[Data listing]

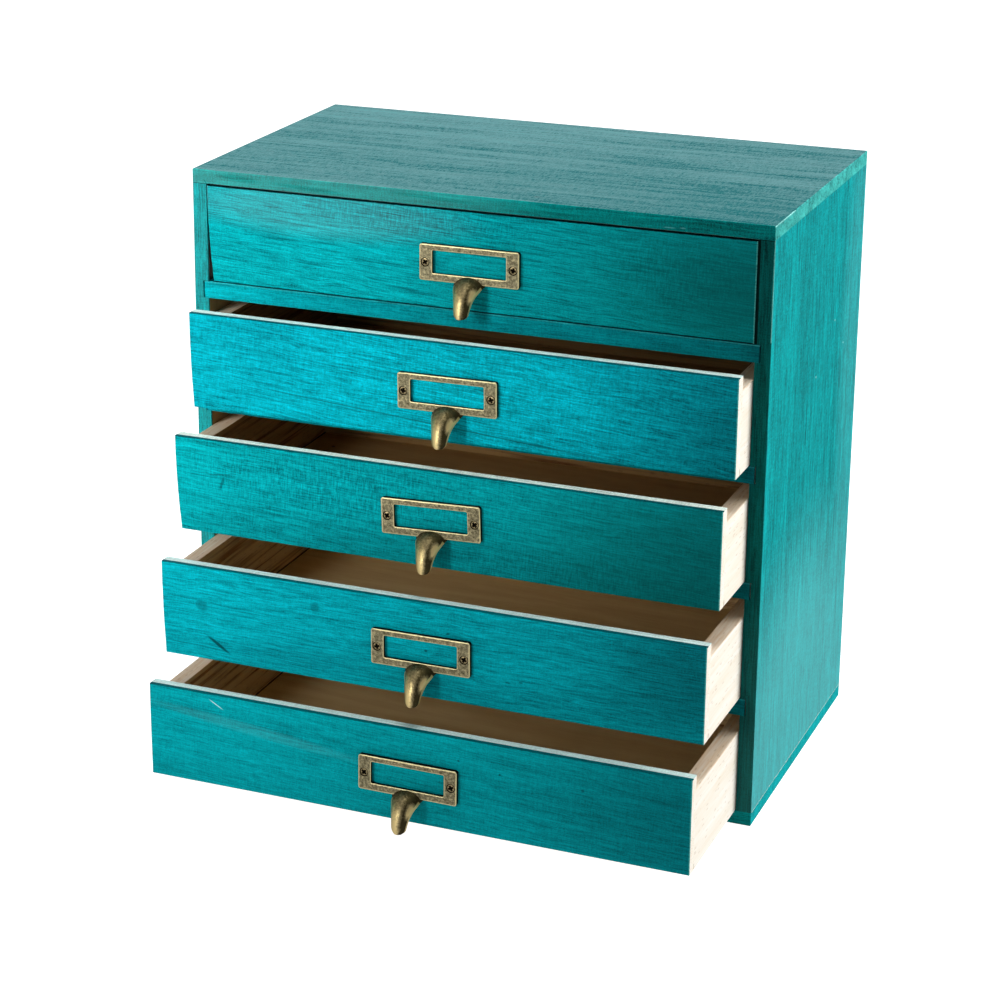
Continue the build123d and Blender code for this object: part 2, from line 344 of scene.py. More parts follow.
def makeBareWood(name, turn, seed, inside, top, insideShade):
    material, tree = newMaterial(name)
    place, grain = grainSpace(tree, turn, seed)
    colour, fibre, pores = bareWoodColour(tree, grain)
    late = addNode(tree, "MapRange", None,
                   {"Value": stretchedNoise(tree, grain, *bareWood["late"], 2.0, 0.6, 0.4),
                    "From Min": 0.5, "From Max": 0.68}).outputs[0]
    aged = paintOver(tree, bareWood["inside"], [(late, 1, bareWood["latewood"])])
    # the insides age to honey; the upper drawers' painted shade then darkens them further
    honeyAndShade = paintOver(tree, colour, [(1.0, 1, aged), (1.0, 1, insideShade)], tinting)
    colour = paintOver(tree, colour, [(beyond(tree, place, 0.0, inside), 1, honeyAndShade)])
    upper = beyond(tree, place, 0.0, [("Z", 1, top - 0.4)])
    colour = paintOver(tree, colour, [(upper, fibre, bareWood["handled"])], tinting)
    rough = addNode(tree, "MapRange", None,
                    {"Value": fibre, "To Min": bareWood["roughness"] - 0.06,
                     "To Max": bareWood["roughness"] + 0.08})
    height = sumOf(tree, [(fibre, 1.0), (pores, -0.8)], 0.5)
    finishSurface(tree, (height, 0.35, 0.00012),
                  {"Base Color": colour, "Roughness": rough.outputs[0],
                   "Specular IOR Level": 0.3})
    return material


# stained paulownia: thin turquoise water stain, brushed on, rubbed back, nearly matt
stain = {
    "line": "#00525B", "pore": "#00464F", "roughness": 0.56, "specular": 0.03,
    # sizes along and across the grain, in millimetres
    "fibreSize": (17.0, 0.75),  # real fibres are finer; drawn as coarse as they show
    "toothSize": (0.9, 0.6),  # rubbed-back nap of the stain, coarsened in the same way
    "figureSize": (140.0, 6.0), "cloudSize": (80.0, 30.0), "streakSize": (30.0, 0.8),
    "hairSize": (0.95, 6.0),  # brush hairs dragged across the grain
    "poreSize": (5.0, 0.9, 0.4, 0.26), "ringSpacing": 7.0,
    "sway": (34.0, 15.0, 3.0),  # the fibres wander this far
    # how strongly each pattern tells
    "fibre": 1.75, "figure": 0.5, "cloud": 0.5, "tooth": 0.9, "hairs": 0.45, "rings": 0.1,
    "streaks": 0.4, "pores": 0.3,
    "depth": 1.0,  # how far the shade tells in the colour
    "shine": (0.57, 1.35),  # where gloss follows the shade: none at the first, full at the second
    "brushTones": ((0.62, 0.72, 0.74, 1), (1.22, 1.14, 1.14, 1)),
    "turn": (0, 0, 0), "pith": (0, 70, 30), "bareTint": "#FFFFFF",
    "tonesAndPaintedLight": [], "brush": [], "marksAndPaintedLight": [], "bare": [], "edges": [], "dull": [],
}


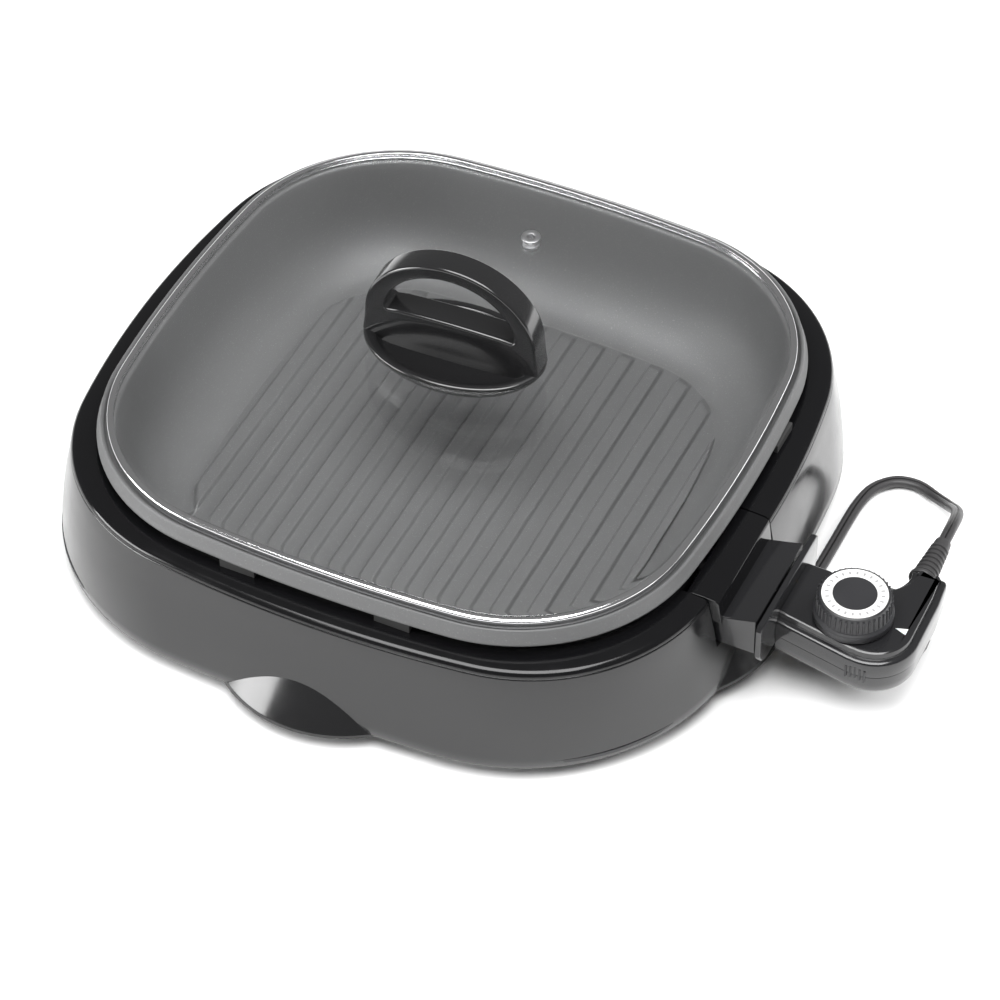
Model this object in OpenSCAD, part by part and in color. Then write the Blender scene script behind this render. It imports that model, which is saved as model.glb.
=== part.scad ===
// Square electric skillet with a ribbed griddle pan, a glass lid and a plug-in heat control.
// Millimetres, +Z up, origin on the floor under the middle of the pan.
// +X points to the heat control, -Y is the front with its finger lip.

/* [Pan] */
// Half length of the straight side of the pan along X
pan_cx = 66; // [60:1:70]
// Half length of the straight side of the pan along Y
pan_cy = 62; // [56:1:64]
// Height of the cooking surface above the floor
floor_z = 18; // [17:0.5:19]
// Height of the ledge that the lid rests on
ledge_z = 74; // [73:0.5:75]
// Distance between griddle ribs
rib_pitch = 16.5; // [15:0.5:18]
// Height of the griddle ribs
rib_h = 2.2; // [1.5:0.1:3]

/* [Base] */
// Half length of the straight side of the base along X
base_cx = 70; // [69:1:72]
// Half length of the straight side of the base along Y
base_cy = 63; // [62:1:65]
// Height of the lower edge of the base wall
wall_z = 8; // [7.5:0.5:8.5]
// Height of the crease round the top of the base
crease_z = 62; // [61:0.5:63]

/* [Lid] */
// Height of the flat middle of the glass
glass_z = 87; // [86:0.5:88]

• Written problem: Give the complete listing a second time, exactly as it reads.

• Output for this exercise:
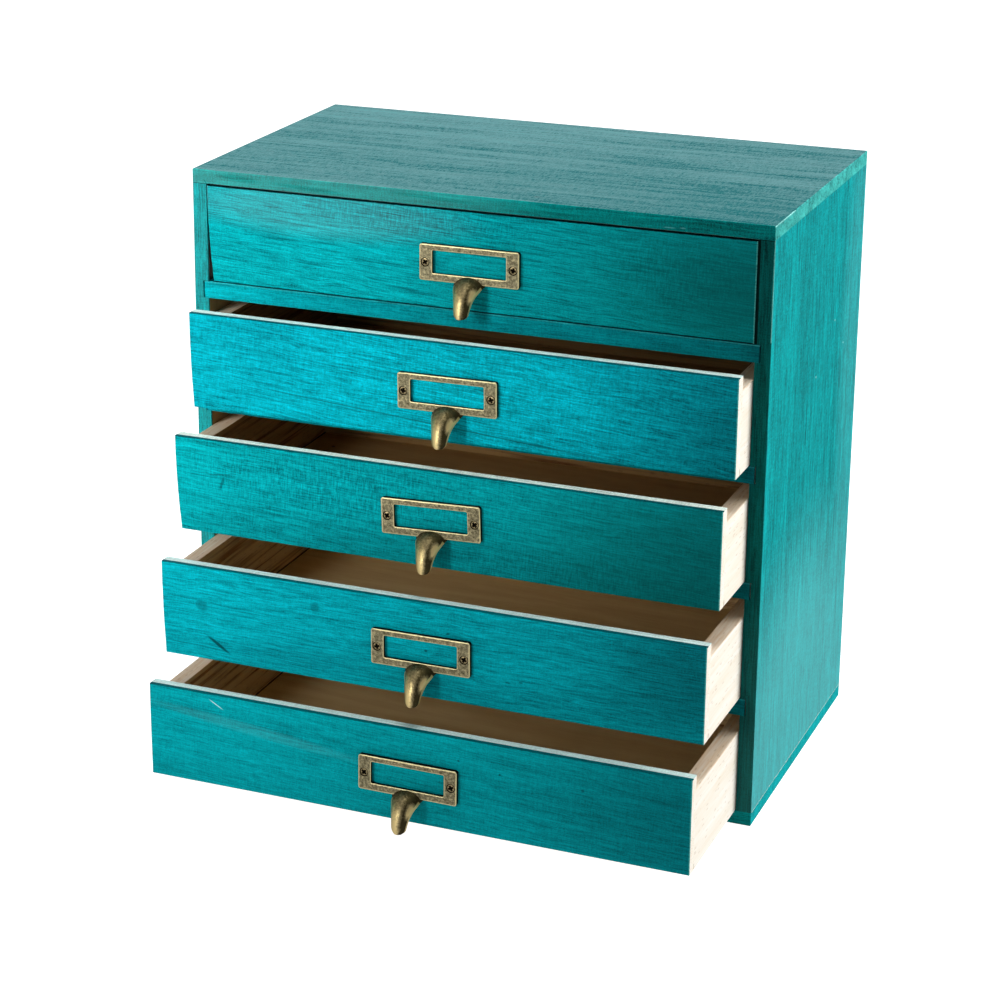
Continue the build123d and Blender code for this object: part 2, from line 344 of scene.py. More parts follow.
def makeBareWood(name, turn, seed, inside, top, insideShade):
    material, tree = newMaterial(name)
    place, grain = grainSpace(tree, turn, seed)
    colour, fibre, pores = bareWoodColour(tree, grain)
    late = addNode(tree, "MapRange", None,
                   {"Value": stretchedNoise(tree, grain, *bareWood["late"], 2.0, 0.6, 0.4),
                    "From Min": 0.5, "From Max": 0.68}).outputs[0]
    aged = paintOver(tree, bareWood["inside"], [(late, 1, bareWood["latewood"])])
    # the insides age to honey; the upper drawers' painted shade then darkens them further
    honeyAndShade = paintOver(tree, colour, [(1.0, 1, aged), (1.0, 1, insideShade)], tinting)
    colour = paintOver(tree, colour, [(beyond(tree, place, 0.0, inside), 1, honeyAndShade)])
    upper = beyond(tree, place, 0.0, [("Z", 1, top - 0.4)])
    colour = paintOver(tree, colour, [(upper, fibre, bareWood["handled"])], tinting)
    rough = addNode(tree, "MapRange", None,
                    {"Value": fibre, "To Min": bareWood["roughness"] - 0.06,
                     "To Max": bareWood["roughness"] + 0.08})
    height = sumOf(tree, [(fibre, 1.0), (pores, -0.8)], 0.5)
    finishSurface(tree, (height, 0.35, 0.00012),
                  {"Base Color": colour, "Roughness": rough.outputs[0],
                   "Specular IOR Level": 0.3})
    return material


# stained paulownia: thin turquoise water stain, brushed on, rubbed back, nearly matt
stain = {
    "line": "#00525B", "pore": "#00464F", "roughness": 0.56, "specular": 0.03,
    # sizes along and across the grain, in millimetres
    "fibreSize": (17.0, 0.75),  # real fibres are finer; drawn as coarse as they show
    "toothSize": (0.9, 0.6),  # rubbed-back nap of the stain, coarsened in the same way
    "figureSize": (140.0, 6.0), "cloudSize": (80.0, 30.0), "streakSize": (30.0, 0.8),
    "hairSize": (0.95, 6.0),  # brush hairs dragged across the grain
    "poreSize": (5.0, 0.9, 0.4, 0.26), "ringSpacing": 7.0,
    "sway": (34.0, 15.0, 3.0),  # the fibres wander this far
    # how strongly each pattern tells
    "fibre": 1.75, "figure": 0.5, "cloud": 0.5, "tooth": 0.9, "hairs": 0.45, "rings": 0.1,
    "streaks": 0.4, "pores": 0.3,
    "depth": 1.0,  # how far the shade tells in the colour
    "shine": (0.57, 1.35),  # where gloss follows the shade: none at the first, full at the second
    "brushTones": ((0.62, 0.72, 0.74, 1), (1.22, 1.14, 1.14, 1)),
    "turn": (0, 0, 0), "pith": (0, 70, 30), "bareTint": "#FFFFFF",
    "tonesAndPaintedLight": [], "brush": [], "marksAndPaintedLight": [], "bare": [], "edges": [], "dull": [],
}


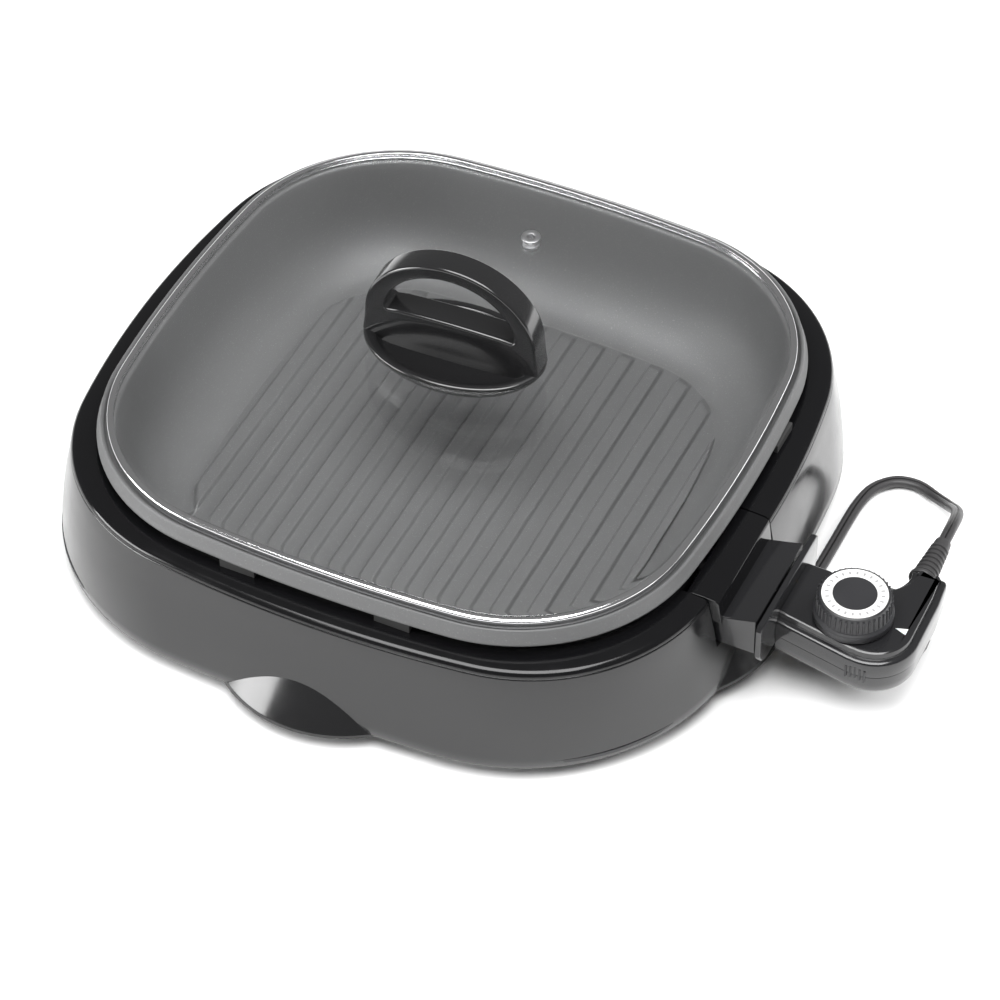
Model this object in OpenSCAD, part by part and in color. Then write the Blender scene script behind this render. It imports that model, which is saved as model.glb.
=== part.scad ===
// Square electric skillet with a ribbed griddle pan, a glass lid and a plug-in heat control.
// Millimetres, +Z up, origin on the floor under the middle of the pan.
// +X points to the heat control, -Y is the front with its finger lip.

/* [Pan] */
// Half length of the straight side of the pan along X
pan_cx = 66; // [60:1:70]
// Half length of the straight side of the pan along Y
pan_cy = 62; // [56:1:64]
// Height of the cooking surface above the floor
floor_z = 18; // [17:0.5:19]
// Height of the ledge that the lid rests on
ledge_z = 74; // [73:0.5:75]
// Distance between griddle ribs
rib_pitch = 16.5; // [15:0.5:18]
// Height of the griddle ribs
rib_h = 2.2; // [1.5:0.1:3]

/* [Base] */
// Half length of the straight side of the base along X
base_cx = 70; // [69:1:72]
// Half length of the straight side of the base along Y
base_cy = 63; // [62:1:65]
// Height of the lower edge of the base wall
wall_z = 8; // [7.5:0.5:8.5]
// Height of the crease round the top of the base
crease_z = 62; // [61:0.5:63]

/* [Lid] */
// Height of the flat middle of the glass
glass_z = 87; // [86:0.5:88]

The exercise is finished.